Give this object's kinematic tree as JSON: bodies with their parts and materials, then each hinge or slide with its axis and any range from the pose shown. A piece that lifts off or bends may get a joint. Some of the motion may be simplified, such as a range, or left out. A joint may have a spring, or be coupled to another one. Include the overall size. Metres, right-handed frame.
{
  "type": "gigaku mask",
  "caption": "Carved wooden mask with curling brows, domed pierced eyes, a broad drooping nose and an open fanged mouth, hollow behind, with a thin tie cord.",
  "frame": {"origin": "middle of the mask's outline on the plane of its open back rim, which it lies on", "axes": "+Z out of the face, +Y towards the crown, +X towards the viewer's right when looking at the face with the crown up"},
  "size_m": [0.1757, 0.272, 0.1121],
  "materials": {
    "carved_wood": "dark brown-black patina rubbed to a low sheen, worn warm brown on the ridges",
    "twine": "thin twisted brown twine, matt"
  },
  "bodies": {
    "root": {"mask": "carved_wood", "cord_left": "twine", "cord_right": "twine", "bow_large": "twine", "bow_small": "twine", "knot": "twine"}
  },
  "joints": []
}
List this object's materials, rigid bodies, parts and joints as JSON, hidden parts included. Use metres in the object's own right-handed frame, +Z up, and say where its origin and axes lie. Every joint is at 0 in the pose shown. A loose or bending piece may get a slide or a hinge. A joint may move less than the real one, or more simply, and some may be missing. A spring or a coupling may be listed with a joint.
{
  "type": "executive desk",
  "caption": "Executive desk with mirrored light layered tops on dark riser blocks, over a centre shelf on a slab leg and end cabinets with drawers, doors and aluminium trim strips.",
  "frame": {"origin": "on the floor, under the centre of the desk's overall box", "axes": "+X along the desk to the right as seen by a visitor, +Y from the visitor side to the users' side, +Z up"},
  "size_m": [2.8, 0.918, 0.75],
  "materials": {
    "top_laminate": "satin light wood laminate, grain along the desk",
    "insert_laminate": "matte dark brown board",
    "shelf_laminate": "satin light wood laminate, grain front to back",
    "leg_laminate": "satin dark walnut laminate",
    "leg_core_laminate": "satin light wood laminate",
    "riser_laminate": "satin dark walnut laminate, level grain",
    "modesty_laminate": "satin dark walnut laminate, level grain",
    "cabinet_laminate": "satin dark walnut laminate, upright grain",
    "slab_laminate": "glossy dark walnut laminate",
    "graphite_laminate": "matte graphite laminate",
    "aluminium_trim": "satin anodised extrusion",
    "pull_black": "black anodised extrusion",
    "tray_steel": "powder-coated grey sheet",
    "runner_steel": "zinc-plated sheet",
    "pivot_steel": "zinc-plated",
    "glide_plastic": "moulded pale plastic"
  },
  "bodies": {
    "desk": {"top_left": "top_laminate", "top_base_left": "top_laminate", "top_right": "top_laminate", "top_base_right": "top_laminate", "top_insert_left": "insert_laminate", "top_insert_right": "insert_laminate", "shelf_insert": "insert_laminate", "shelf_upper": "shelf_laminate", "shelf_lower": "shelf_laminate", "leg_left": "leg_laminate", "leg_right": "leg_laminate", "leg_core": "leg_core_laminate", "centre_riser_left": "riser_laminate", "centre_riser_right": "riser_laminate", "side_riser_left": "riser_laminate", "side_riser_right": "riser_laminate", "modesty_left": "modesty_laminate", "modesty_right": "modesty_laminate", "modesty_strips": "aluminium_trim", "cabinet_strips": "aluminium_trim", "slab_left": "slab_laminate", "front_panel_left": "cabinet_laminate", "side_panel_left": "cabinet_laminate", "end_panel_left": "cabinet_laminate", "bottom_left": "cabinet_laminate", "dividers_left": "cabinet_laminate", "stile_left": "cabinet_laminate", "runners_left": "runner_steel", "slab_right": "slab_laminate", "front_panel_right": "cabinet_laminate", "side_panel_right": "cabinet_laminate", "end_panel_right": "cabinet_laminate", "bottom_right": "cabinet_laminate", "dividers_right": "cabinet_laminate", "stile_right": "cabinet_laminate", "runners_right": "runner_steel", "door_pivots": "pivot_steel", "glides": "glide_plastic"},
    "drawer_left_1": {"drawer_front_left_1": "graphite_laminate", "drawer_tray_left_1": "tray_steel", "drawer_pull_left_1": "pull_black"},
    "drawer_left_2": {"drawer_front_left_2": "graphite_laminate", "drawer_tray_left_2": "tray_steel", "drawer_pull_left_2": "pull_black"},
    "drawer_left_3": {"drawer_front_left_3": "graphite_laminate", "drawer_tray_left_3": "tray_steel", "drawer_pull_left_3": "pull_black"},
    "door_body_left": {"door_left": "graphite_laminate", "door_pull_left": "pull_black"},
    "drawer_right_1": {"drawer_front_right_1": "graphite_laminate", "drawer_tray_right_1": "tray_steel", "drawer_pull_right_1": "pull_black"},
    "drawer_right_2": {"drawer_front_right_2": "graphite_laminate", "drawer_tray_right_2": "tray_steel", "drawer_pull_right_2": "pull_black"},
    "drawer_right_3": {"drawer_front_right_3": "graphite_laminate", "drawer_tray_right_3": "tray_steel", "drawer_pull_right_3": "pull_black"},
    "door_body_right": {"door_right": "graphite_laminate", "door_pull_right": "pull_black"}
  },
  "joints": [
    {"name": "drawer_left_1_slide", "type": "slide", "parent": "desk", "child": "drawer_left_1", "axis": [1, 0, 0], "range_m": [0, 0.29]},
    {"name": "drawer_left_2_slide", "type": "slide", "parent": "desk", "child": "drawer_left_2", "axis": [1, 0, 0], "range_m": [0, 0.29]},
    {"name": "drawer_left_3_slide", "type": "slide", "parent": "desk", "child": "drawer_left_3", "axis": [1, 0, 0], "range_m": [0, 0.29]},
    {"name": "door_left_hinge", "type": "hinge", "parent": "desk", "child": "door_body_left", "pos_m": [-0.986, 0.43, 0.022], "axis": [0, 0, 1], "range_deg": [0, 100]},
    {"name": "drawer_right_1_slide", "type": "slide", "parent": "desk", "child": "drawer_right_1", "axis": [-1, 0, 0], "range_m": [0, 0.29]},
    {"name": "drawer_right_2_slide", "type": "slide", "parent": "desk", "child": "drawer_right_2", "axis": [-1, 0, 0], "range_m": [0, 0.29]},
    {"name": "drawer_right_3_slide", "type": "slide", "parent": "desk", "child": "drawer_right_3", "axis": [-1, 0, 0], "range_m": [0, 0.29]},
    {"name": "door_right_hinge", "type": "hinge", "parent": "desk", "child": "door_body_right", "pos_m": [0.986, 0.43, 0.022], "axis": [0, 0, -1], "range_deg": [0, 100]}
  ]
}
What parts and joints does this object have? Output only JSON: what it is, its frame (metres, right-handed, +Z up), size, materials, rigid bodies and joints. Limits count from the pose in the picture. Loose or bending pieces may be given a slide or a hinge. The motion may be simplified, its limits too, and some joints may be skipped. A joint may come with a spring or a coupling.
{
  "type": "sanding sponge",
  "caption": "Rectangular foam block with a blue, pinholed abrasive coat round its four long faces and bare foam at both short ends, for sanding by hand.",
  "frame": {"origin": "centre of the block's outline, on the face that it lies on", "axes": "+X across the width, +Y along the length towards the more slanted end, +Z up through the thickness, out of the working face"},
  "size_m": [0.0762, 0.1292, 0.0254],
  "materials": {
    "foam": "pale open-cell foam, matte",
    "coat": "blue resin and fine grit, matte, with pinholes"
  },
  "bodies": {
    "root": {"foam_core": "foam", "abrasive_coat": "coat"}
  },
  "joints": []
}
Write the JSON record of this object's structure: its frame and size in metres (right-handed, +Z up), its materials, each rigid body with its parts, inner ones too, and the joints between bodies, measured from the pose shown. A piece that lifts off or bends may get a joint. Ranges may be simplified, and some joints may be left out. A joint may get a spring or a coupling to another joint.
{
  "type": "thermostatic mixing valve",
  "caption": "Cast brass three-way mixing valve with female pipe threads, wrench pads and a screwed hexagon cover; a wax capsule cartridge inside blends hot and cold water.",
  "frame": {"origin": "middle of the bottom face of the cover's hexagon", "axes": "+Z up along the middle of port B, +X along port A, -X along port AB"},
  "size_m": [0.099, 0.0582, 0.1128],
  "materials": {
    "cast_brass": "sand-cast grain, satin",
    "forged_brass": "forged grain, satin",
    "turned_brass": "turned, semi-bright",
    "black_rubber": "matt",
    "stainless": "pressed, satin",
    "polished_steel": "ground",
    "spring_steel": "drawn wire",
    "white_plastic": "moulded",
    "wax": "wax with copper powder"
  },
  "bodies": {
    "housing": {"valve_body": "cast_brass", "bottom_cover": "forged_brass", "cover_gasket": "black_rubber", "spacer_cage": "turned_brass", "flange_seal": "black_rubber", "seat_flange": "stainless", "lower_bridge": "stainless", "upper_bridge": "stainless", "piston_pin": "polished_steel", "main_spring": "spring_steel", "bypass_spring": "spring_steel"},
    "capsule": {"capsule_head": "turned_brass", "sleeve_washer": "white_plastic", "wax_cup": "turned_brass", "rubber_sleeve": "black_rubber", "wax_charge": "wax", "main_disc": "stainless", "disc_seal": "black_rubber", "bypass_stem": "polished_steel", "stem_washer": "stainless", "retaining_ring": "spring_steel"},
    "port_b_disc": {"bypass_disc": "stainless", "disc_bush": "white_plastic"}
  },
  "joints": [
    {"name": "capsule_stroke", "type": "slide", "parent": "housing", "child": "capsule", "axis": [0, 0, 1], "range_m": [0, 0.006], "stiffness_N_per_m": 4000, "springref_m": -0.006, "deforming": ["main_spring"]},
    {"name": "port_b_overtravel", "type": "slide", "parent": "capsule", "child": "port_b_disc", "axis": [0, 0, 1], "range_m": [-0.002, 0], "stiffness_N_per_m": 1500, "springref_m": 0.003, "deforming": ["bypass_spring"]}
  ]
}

## EXERCISE GOAL
In the listing, find all lines with the string "that" and copy them.

## FINAL RESULT
Give this object's kinematic tree as JSON: bodies with their parts and materials, then each hinge or slide with its axis and any range from the pose shown. A piece that lifts off or bends may get a joint. Some of the motion may be simplified, such as a range, or left out. A joint may have a spring, or be coupled to another one. Include the overall size. Metres, right-handed frame.
  "frame": {"origin": "centre of the block's outline, on the face that it lies on", "axes": "+X across the width, +Y along the length towards the more slanted end, +Z up through the thickness, out of the working face"},
Write the JSON record of this object's structure: its frame and size in metres (right-handed, +Z up), its materials, each rigid body with its parts, inner ones too, and the joints between bodies, measured from the pose shown. A piece that lifts off or bends may get a joint. Ranges may be simplified, and some joints may be left out. A joint may get a spring or a coupling to another joint.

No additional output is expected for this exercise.